▽

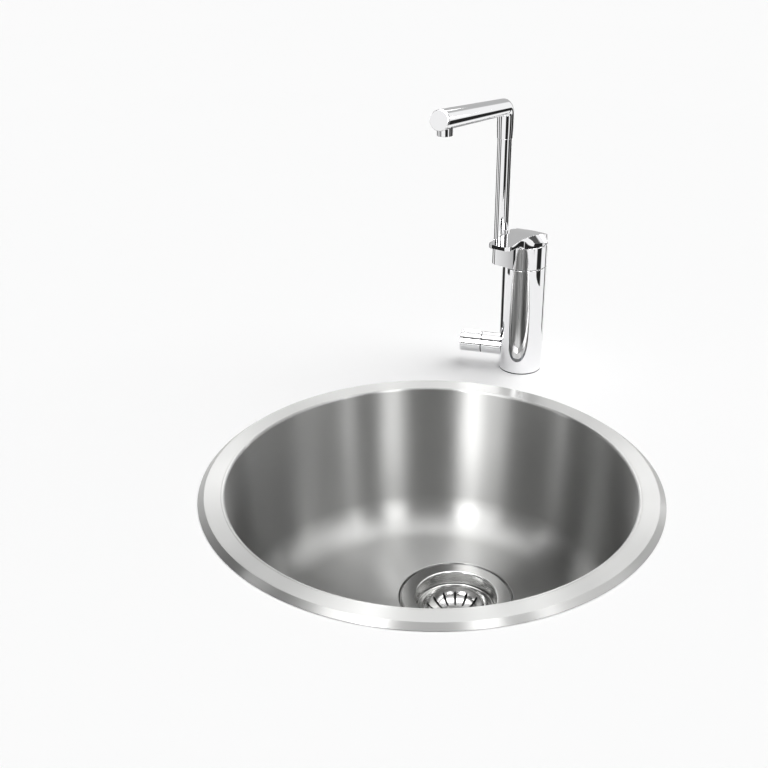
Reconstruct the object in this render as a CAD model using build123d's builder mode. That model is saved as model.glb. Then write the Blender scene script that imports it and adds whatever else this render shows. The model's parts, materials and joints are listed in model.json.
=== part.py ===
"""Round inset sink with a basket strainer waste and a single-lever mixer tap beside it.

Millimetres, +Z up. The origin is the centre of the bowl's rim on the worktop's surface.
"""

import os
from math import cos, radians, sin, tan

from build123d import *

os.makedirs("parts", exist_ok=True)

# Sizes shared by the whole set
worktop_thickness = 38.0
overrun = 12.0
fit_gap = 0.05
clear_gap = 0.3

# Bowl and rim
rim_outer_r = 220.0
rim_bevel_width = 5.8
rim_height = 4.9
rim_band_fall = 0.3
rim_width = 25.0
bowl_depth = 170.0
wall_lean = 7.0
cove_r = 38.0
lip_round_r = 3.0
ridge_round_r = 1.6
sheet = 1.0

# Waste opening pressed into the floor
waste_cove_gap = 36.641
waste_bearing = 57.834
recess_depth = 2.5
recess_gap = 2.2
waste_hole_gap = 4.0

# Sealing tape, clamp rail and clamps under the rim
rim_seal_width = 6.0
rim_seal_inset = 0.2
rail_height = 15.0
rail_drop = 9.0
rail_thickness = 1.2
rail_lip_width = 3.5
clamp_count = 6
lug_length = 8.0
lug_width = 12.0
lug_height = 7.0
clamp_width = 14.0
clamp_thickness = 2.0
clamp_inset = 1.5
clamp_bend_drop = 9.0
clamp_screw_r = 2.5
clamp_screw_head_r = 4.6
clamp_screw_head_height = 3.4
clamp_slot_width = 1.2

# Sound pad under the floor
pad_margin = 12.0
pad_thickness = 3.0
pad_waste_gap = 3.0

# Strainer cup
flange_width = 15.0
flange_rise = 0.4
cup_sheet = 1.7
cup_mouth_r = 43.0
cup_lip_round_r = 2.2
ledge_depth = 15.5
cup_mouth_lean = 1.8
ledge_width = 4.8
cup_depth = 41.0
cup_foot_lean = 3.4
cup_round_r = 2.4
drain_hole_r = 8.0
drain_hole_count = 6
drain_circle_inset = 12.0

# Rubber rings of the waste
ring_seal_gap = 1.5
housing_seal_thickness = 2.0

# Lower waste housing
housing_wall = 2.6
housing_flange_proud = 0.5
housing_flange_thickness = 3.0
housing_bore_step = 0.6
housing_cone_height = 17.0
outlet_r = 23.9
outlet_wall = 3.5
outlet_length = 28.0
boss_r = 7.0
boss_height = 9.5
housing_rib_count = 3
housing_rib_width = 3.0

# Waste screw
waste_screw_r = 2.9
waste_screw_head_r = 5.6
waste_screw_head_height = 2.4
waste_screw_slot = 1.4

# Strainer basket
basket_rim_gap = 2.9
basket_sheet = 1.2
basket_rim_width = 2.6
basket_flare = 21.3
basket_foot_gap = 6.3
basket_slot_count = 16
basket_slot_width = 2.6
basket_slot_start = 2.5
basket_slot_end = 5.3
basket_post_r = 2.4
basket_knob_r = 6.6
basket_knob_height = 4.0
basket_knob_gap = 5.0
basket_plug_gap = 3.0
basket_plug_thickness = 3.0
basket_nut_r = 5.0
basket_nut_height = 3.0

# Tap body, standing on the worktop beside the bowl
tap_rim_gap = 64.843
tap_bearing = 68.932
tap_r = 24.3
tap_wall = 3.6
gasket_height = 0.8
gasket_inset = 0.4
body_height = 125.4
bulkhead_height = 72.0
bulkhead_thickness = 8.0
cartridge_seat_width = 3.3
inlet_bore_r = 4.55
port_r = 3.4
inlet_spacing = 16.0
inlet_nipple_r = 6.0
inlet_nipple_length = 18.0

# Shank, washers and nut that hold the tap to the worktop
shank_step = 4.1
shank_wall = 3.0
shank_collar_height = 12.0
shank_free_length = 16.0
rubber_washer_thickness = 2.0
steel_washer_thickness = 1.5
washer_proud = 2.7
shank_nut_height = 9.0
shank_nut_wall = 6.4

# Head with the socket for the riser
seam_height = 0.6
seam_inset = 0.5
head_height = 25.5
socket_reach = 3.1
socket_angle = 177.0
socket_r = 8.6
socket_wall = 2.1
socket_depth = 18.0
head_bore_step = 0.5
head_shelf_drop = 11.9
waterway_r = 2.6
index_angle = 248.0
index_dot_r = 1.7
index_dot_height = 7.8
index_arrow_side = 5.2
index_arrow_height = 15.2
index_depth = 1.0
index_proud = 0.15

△

SET PROBLEM -
Write the material out exactly, with nothing left out.

COMPLETE OUTPUT -
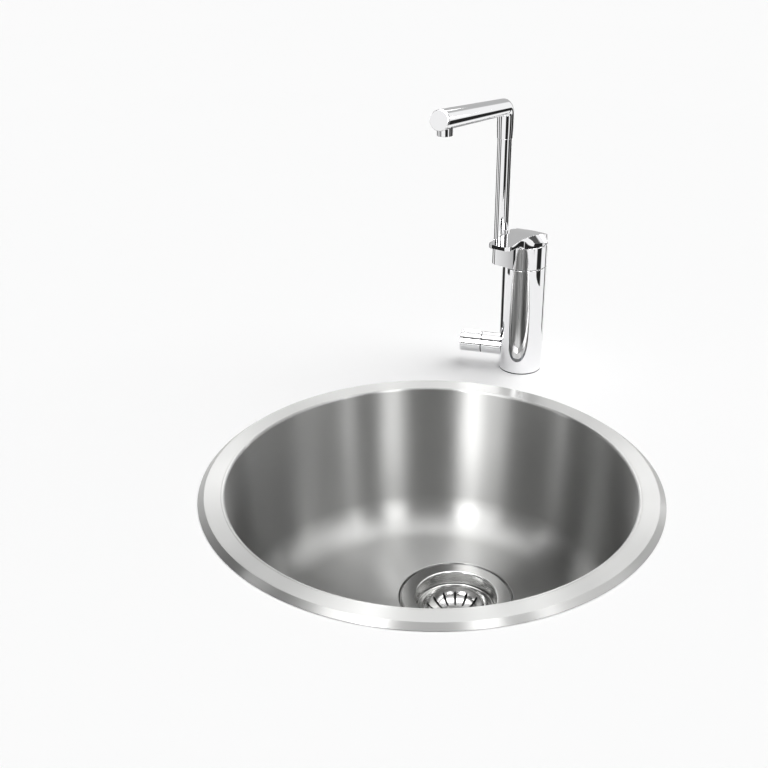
Reconstruct the object in this render as a CAD model using build123d's builder mode. That model is saved as model.glb. Then write the Blender scene script that imports it and adds whatever else this render shows. The model's parts, materials and joints are listed in model.json.
=== part.py ===
"""Round inset sink with a basket strainer waste and a single-lever mixer tap beside it.

Millimetres, +Z up. The origin is the centre of the bowl's rim on the worktop's surface.
"""

import os
from math import cos, radians, sin, tan

from build123d import *

os.makedirs("parts", exist_ok=True)

# Sizes shared by the whole set
worktop_thickness = 38.0
overrun = 12.0
fit_gap = 0.05
clear_gap = 0.3

# Bowl and rim
rim_outer_r = 220.0
rim_bevel_width = 5.8
rim_height = 4.9
rim_band_fall = 0.3
rim_width = 25.0
bowl_depth = 170.0
wall_lean = 7.0
cove_r = 38.0
lip_round_r = 3.0
ridge_round_r = 1.6
sheet = 1.0

# Waste opening pressed into the floor
waste_cove_gap = 36.641
waste_bearing = 57.834
recess_depth = 2.5
recess_gap = 2.2
waste_hole_gap = 4.0

# Sealing tape, clamp rail and clamps under the rim
rim_seal_width = 6.0
rim_seal_inset = 0.2
rail_height = 15.0
rail_drop = 9.0
rail_thickness = 1.2
rail_lip_width = 3.5
clamp_count = 6
lug_length = 8.0
lug_width = 12.0
lug_height = 7.0
clamp_width = 14.0
clamp_thickness = 2.0
clamp_inset = 1.5
clamp_bend_drop = 9.0
clamp_screw_r = 2.5
clamp_screw_head_r = 4.6
clamp_screw_head_height = 3.4
clamp_slot_width = 1.2

# Sound pad under the floor
pad_margin = 12.0
pad_thickness = 3.0
pad_waste_gap = 3.0

# Strainer cup
flange_width = 15.0
flange_rise = 0.4
cup_sheet = 1.7
cup_mouth_r = 43.0
cup_lip_round_r = 2.2
ledge_depth = 15.5
cup_mouth_lean = 1.8
ledge_width = 4.8
cup_depth = 41.0
cup_foot_lean = 3.4
cup_round_r = 2.4
drain_hole_r = 8.0
drain_hole_count = 6
drain_circle_inset = 12.0

# Rubber rings of the waste
ring_seal_gap = 1.5
housing_seal_thickness = 2.0

# Lower waste housing
housing_wall = 2.6
housing_flange_proud = 0.5
housing_flange_thickness = 3.0
housing_bore_step = 0.6
housing_cone_height = 17.0
outlet_r = 23.9
outlet_wall = 3.5
outlet_length = 28.0
boss_r = 7.0
boss_height = 9.5
housing_rib_count = 3
housing_rib_width = 3.0

# Waste screw
waste_screw_r = 2.9
waste_screw_head_r = 5.6
waste_screw_head_height = 2.4
waste_screw_slot = 1.4

# Strainer basket
basket_rim_gap = 2.9
basket_sheet = 1.2
basket_rim_width = 2.6
basket_flare = 21.3
basket_foot_gap = 6.3
basket_slot_count = 16
basket_slot_width = 2.6
basket_slot_start = 2.5
basket_slot_end = 5.3
basket_post_r = 2.4
basket_knob_r = 6.6
basket_knob_height = 4.0
basket_knob_gap = 5.0
basket_plug_gap = 3.0
basket_plug_thickness = 3.0
basket_nut_r = 5.0
basket_nut_height = 3.0

# Tap body, standing on the worktop beside the bowl
tap_rim_gap = 64.843
tap_bearing = 68.932
tap_r = 24.3
tap_wall = 3.6
gasket_height = 0.8
gasket_inset = 0.4
body_height = 125.4
bulkhead_height = 72.0
bulkhead_thickness = 8.0
cartridge_seat_width = 3.3
inlet_bore_r = 4.55
port_r = 3.4
inlet_spacing = 16.0
inlet_nipple_r = 6.0
inlet_nipple_length = 18.0

# Shank, washers and nut that hold the tap to the worktop
shank_step = 4.1
shank_wall = 3.0
shank_collar_height = 12.0
shank_free_length = 16.0
rubber_washer_thickness = 2.0
steel_washer_thickness = 1.5
washer_proud = 2.7
shank_nut_height = 9.0
shank_nut_wall = 6.4

# Head with the socket for the riser
seam_height = 0.6
seam_inset = 0.5
head_height = 25.5
socket_reach = 3.1
socket_angle = 177.0
socket_r = 8.6
socket_wall = 2.1
socket_depth = 18.0
head_bore_step = 0.5
head_shelf_drop = 11.9
waterway_r = 2.6
index_angle = 248.0
index_dot_r = 1.7
index_dot_height = 7.8
index_arrow_side = 5.2
index_arrow_height = 15.2
index_depth = 1.0
index_proud = 0.15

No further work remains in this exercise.